Student's T nonnegative matrix factorization and positive semidefinite tensor factorization for single-channel audio source separation

Abstract

This paper presents a robust variant of nonnegative matrix factorization (NMF) based on complex Student's t distributions (t-NMF) for source separation of single-channel audio signals. The Itakura-Saito divergence NMF (Gaussian NMF) is justified for this purpose under an assumption that the complex spectra of source signals and those of the mixture signal are complex Gaussian distributed (the additiv-ity of power spectra holds). In fact, however, the source spectra are often heavy-tailed distributed. When the source spectra are complex Cauchy distributed, for example, the mixture spectra are also complex Cauchy distributed (the additivity of amplitude spectra holds).

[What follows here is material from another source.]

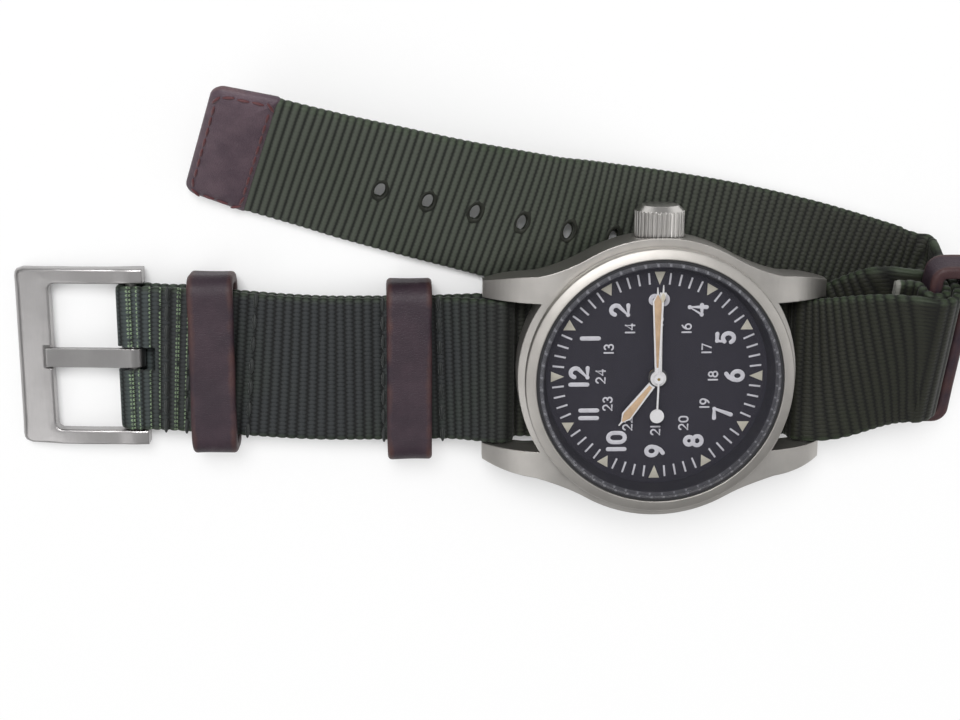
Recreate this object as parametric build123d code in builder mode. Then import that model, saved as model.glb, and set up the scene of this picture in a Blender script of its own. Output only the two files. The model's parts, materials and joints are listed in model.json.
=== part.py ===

Using the complex t distribution that includes the complex Gaussian and Cauchy distributions as its special cases, we propose t-NMF as a unified extension of Gaussian NMF and Cauchy NMF. Furthermore, we propose the corresponding variant of positive semidefinite tensor factorization based on multivariate complex t distributions (t-PSDTF). The experimental results showed that while t-NMF and t-PSDTF were comparative to Gaussian counterparts in terms of peak performance, they worked much better on average because they are insensitive to initialization and tend to avoid local optima.